Copy every line with the string "origin" in it.
— START DATA SEGMENT —
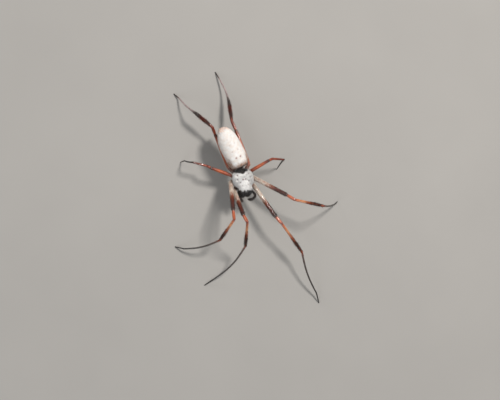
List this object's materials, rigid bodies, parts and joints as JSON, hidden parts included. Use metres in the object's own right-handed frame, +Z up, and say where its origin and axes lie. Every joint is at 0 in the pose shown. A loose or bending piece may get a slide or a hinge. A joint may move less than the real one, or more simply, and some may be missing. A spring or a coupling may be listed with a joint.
{
  "type": "golden silk orb weaver spider, life-size still model",
  "caption": "Still life-size model of an adult female golden silk orb weaver: silver-haired body, long bristled legs spread wide, standing on its leg tips",
  "frame": {"origin": "middle of the footprint, on the floor under the body", "axes": "+Z is up from the floor, the head points to -Y, the animal's own left side is +X"},
  "size_m": [0.0735, 0.1068, 0.0236],
  "materials": {
    "carapace_hair": "dense flat silver-white hair",
    "abdomen_hair": "silver-white hair with brown mottling on the flanks",
    "black_shell": "glossy black shell with sparse hair",
    "eye_gloss": "wet black",
    "sternum_shell": "dark brown, satin",
    "waist_skin": "dark brown skin",
    "spinneret_shell": "brown, satin",
    "coxa_shell": "brown with pale hair",
    "femur_shell": "glossy orange-brown, pale hair at the base",
    "patella_shell": "glossy orange-red",
    "tibia_brush": "orange-brown with a brush of dark hair",
    "foot_shell": "dark grey-brown with fine hair"
  },
  "bodies": {
    "root": {"cephalothorax": "carapace_hair", "sternum": "sternum_shell", "pedicel": "waist_skin", "abdomen": "abdomen_hair", "spinnerets": "spinneret_shell", "chelicera_left": "black_shell", "fang_left": "black_shell", "palp_left": "black_shell", "eye_front_median_left": "eye_gloss", "eye_rear_median_left": "eye_gloss", "eye_front_side_left": "eye_gloss", "eye_rear_side_left": "eye_gloss", "chelicera_right": "black_shell", "fang_right": "black_shell", "palp_right": "black_shell", "eye_front_median_right": "eye_gloss", "eye_rear_median_right": "eye_gloss", "eye_front_side_right": "eye_gloss", "eye_rear_side_right": "eye_gloss", "leg1_left_coxa": "coxa_shell", "leg1_left_femur": "femur_shell", "leg1_left_patella": "patella_shell", "leg1_left_tibia": "tibia_brush", "leg1_left_foot": "foot_shell", "leg2_left_coxa": "coxa_shell", "leg2_left_femur": "femur_shell", "leg2_left_patella": "patella_shell", "leg2_left_tibia": "tibia_brush", "leg2_left_foot": "foot_shell", "leg3_left_coxa": "coxa_shell", "leg3_left_femur": "femur_shell", "leg3_left_patella": "patella_shell", "leg3_left_tibia": "femur_shell", "leg3_left_foot": "foot_shell", "leg4_left_coxa": "coxa_shell", "leg4_left_femur": "femur_shell", "leg4_left_patella": "patella_shell", "leg4_left_tibia": "tibia_brush", "leg4_left_foot": "foot_shell", "leg1_right_coxa": "coxa_shell", "leg1_right_femur": "femur_shell", "leg1_right_patella": "patella_shell", "leg1_right_tibia": "tibia_brush", "leg1_right_foot": "foot_shell", "leg2_right_coxa": "coxa_shell", "leg2_right_femur": "femur_shell", "leg2_right_patella": "patella_shell", "leg2_right_tibia": "tibia_brush", "leg2_right_foot": "foot_shell", "leg3_right_coxa": "coxa_shell", "leg3_right_femur": "femur_shell", "leg3_right_patella": "patella_shell", "leg3_right_tibia": "femur_shell", "leg3_right_foot": "foot_shell", "leg4_right_coxa": "coxa_shell", "leg4_right_femur": "femur_shell", "leg4_right_patella": "patella_shell", "leg4_right_tibia": "tibia_brush", "leg4_right_foot": "foot_shell"}
  },
  "joints": []
}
— END DATA SEGMENT —
(RESULT FOR THIS EXERCISE)
List this object's materials, rigid bodies, parts and joints as JSON, hidden parts included. Use metres in the object's own right-handed frame, +Z up, and say where its origin and axes lie. Every joint is at 0 in the pose shown. A loose or bending piece may get a slide or a hinge. A joint may move less than the real one, or more simply, and some may be missing. A spring or a coupling may be listed with a joint.
  "frame": {"origin": "middle of the footprint, on the floor under the body", "axes": "+Z is up from the floor, the head points to -Y, the animal's own left side is +X"},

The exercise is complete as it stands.